Job » Your task is to reproduce word for word the lines running from the line containing "Write the Blender Python" to the line containing "FEATURE_OFFSET = -0.0013", inclusive. Nothing else belongs in the answer.

Data entries »
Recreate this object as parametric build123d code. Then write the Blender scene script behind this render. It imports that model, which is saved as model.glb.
...
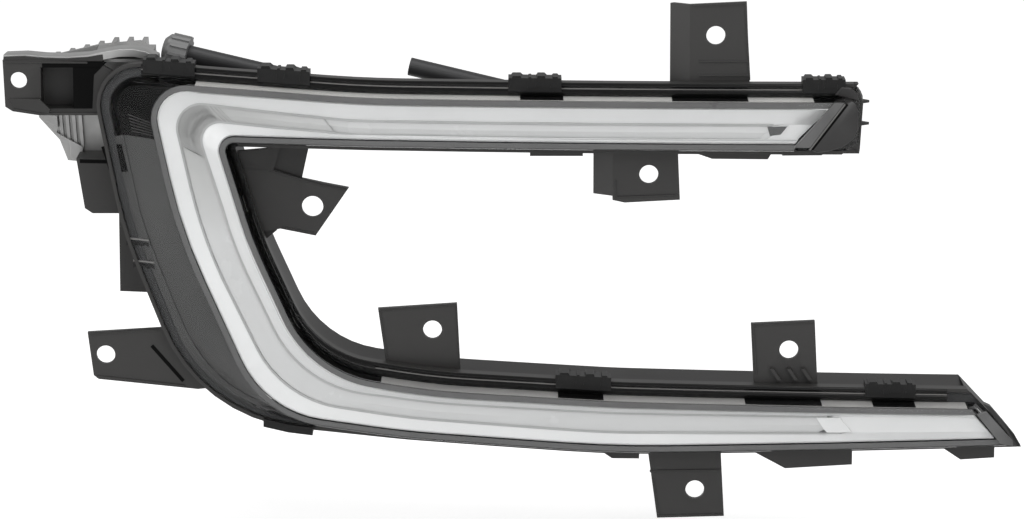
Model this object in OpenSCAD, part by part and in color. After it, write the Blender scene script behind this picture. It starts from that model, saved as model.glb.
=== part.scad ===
==
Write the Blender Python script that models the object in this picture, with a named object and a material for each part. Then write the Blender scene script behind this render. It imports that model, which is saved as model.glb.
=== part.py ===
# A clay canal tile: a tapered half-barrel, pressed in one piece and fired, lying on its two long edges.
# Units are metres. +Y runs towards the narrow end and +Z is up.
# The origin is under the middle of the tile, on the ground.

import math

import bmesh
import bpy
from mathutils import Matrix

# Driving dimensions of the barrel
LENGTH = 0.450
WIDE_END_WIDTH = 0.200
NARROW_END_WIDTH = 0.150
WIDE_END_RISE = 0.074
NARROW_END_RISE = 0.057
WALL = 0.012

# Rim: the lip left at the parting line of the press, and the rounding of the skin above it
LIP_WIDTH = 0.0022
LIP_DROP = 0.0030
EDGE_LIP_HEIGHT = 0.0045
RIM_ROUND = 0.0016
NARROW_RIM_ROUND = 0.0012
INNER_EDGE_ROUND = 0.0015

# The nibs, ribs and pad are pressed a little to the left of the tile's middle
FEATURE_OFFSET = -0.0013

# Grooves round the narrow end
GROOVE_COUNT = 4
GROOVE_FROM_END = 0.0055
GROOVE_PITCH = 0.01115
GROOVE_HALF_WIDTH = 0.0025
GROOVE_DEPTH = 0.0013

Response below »
Write the Blender Python script that models the object in this picture, with a named object and a material for each part. Then write the Blender scene script behind this render. It imports that model, which is saved as model.glb.
=== part.py ===
# A clay canal tile: a tapered half-barrel, pressed in one piece and fired, lying on its two long edges.
# Units are metres. +Y runs towards the narrow end and +Z is up.
# The origin is under the middle of the tile, on the ground.

import math

import bmesh
import bpy
from mathutils import Matrix

# Driving dimensions of the barrel
LENGTH = 0.450
WIDE_END_WIDTH = 0.200
NARROW_END_WIDTH = 0.150
WIDE_END_RISE = 0.074
NARROW_END_RISE = 0.057
WALL = 0.012

# Rim: the lip left at the parting line of the press, and the rounding of the skin above it
LIP_WIDTH = 0.0022
LIP_DROP = 0.0030
EDGE_LIP_HEIGHT = 0.0045
RIM_ROUND = 0.0016
NARROW_RIM_ROUND = 0.0012
INNER_EDGE_ROUND = 0.0015

# The nibs, ribs and pad are pressed a little to the left of the tile's middle
FEATURE_OFFSET = -0.0013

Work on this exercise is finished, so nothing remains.